November 10, 1972: Southern Airways Flight 49, was hijacked by three men and flown to multiple locations in the United States, and one Canadian city. At one point, the hijackers threatened to fly the plane into the nuclear reactor at the Oak Ridge National Laboratory, if their demands for $10 million in cash were not met. While stopped for refueling at McCoy Air Force Base, Orlando, the FBI shot out the plane's tires, prompting the hijackers to force pilot William Haas to take off. The hijacking came to an end when the plane landed on a partially foam-covered runway in Havana, Cuba, and the hijackers were captured after attempting to escape.

February 22, 1974: At Baltimore/Washington International Airport Samuel Byck shot and killed Maryland Aviation Administration Police Officer George Neal Ramsburg before storming Delta Airlines Flight 523 to Atlanta. When informed by pilots Reese (Doug) Loftin and Fred Jones they could not take off until wheel blocks were removed, he shot them both and grabbed a nearby passenger, ordering her to "fly the plane." Jones died as he was being removed from the aircraft after the event was concluded; Byck was mortally wounded when Charles Troyer, an Anne Arundel County police officer on the jetway, stormed the plane and fired four shots through the aircraft door at with a .357 Magnum revolver taken from the deceased Ramsburg.

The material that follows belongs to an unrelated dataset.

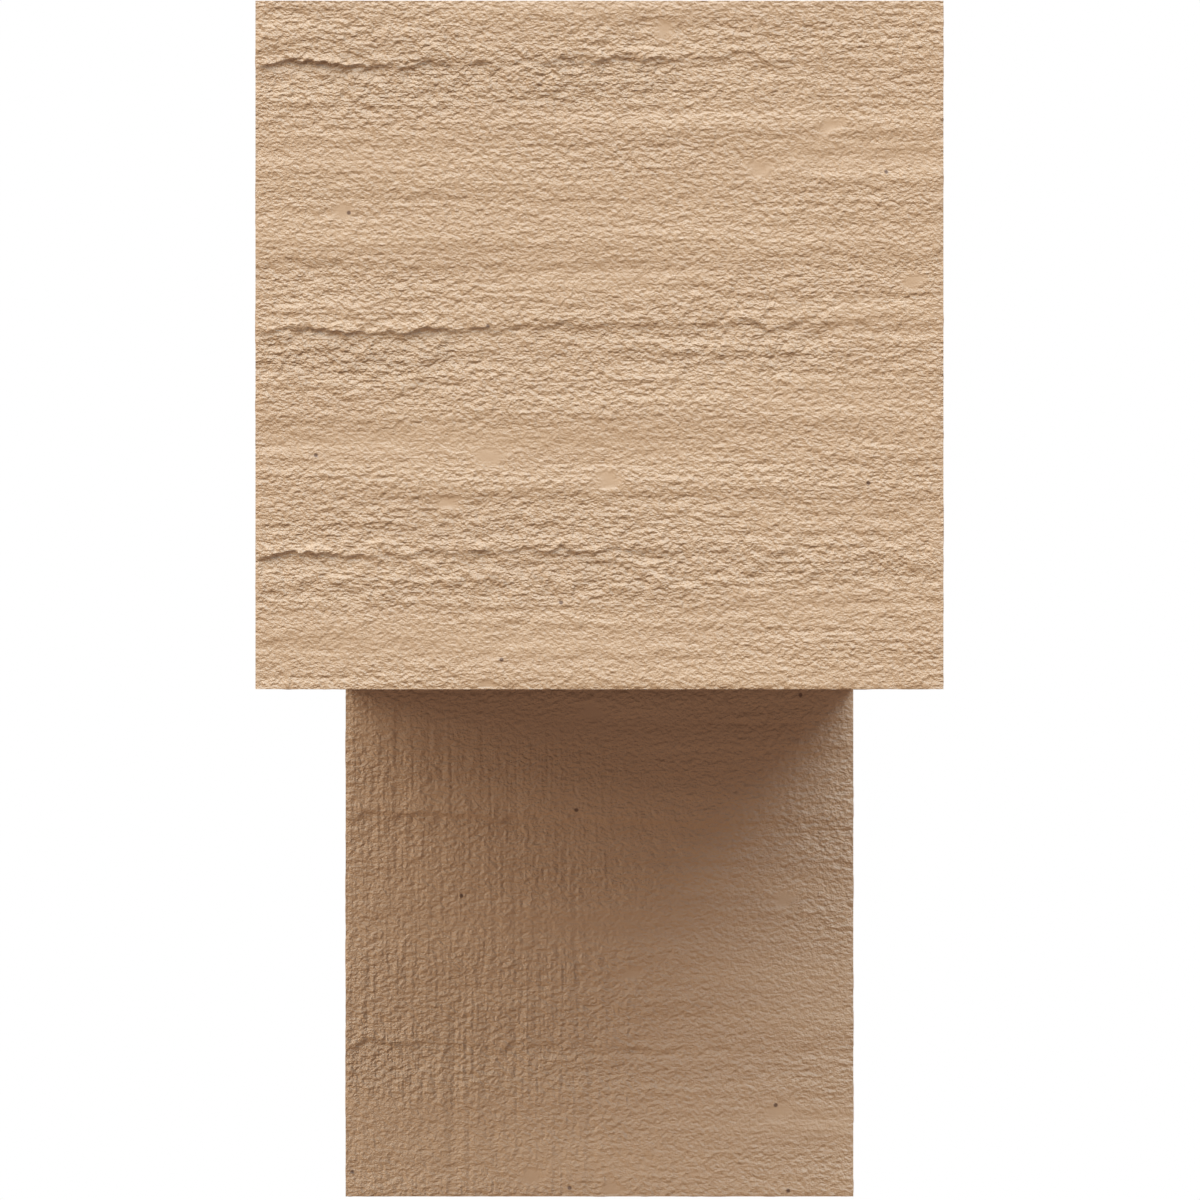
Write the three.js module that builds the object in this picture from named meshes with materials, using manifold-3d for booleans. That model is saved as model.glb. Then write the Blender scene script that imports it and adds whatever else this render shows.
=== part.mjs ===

Two of the shots penetrated the thick window of the aircraft door and wounded Byck. Before the police could gain entry to the aircraft, Byck committed suicide by shooting himself in the head. Byck's motive was to hijack the aircraft and crash it into the White House, in an assassination attempt on President Richard Nixon

September 10, 1976: TWA Flight 355 was hijacked by Croatian separatists. Some passengers were allowed to deplane in Canada before the hijackers continued on to Iceland, then France, where they released the remaining passengers and surrendered to authorities. One New York police officer was killed while working on a bomb which the hijackers had planted at Grand Central Station.

March 13, 1978: United Flight 696 was hijacked by a lone American immediately after takeoff out of SFO. The aircraft landed in Oakland and the release of cabin crew and passengers was negotiated by the flight crew. The fueling was cut short by the hijacker and Flt 696 took off only partially refueled. Flight 696 landed in Denver to take on more fuel for Cuba. While waiting for the fuel, the cockpit crew jumped from the cockpit to escape the hijacker. The hijacker surrendered to the FBI within minutes of the crew's escape. No fatalities but the three cockpit crew-members suffered fractures and torn cartilage from the two-story leap.

December 21, 1978: 17-year-old Robin Oswald hijacked TWA Flight 541 flying from Louisville to Kansas City claiming she had three sticks of dynamite. The plane landed at Williamson County Regional Airport where she hoped to seek the release of Garrett Trapnell who was serving time at Marion Federal Penitentiary. Trapnell was serving time for a January 28, 1972 hijacking (see January 28, 1972 above). On May 24, 1978 her mother Barbara Ann Oswald was killed after hijacking a helicopter in an attempt to rescue Trapnell. Robin eventually surrendered at the Williamson Airport. The dynamite was revealed to be flares.

June 20, 1979: Nikola Kavaja, a Serbian nationalist and anti-communist hijacked American Airlines Flight 293. During the hijacking, Kavaja demanded and received another airplane with the intent of crashing it into the headquarters of the Yugoslav Communist Party. His lawyer convinced him to surrender after landing at Shannon Airport, Ireland.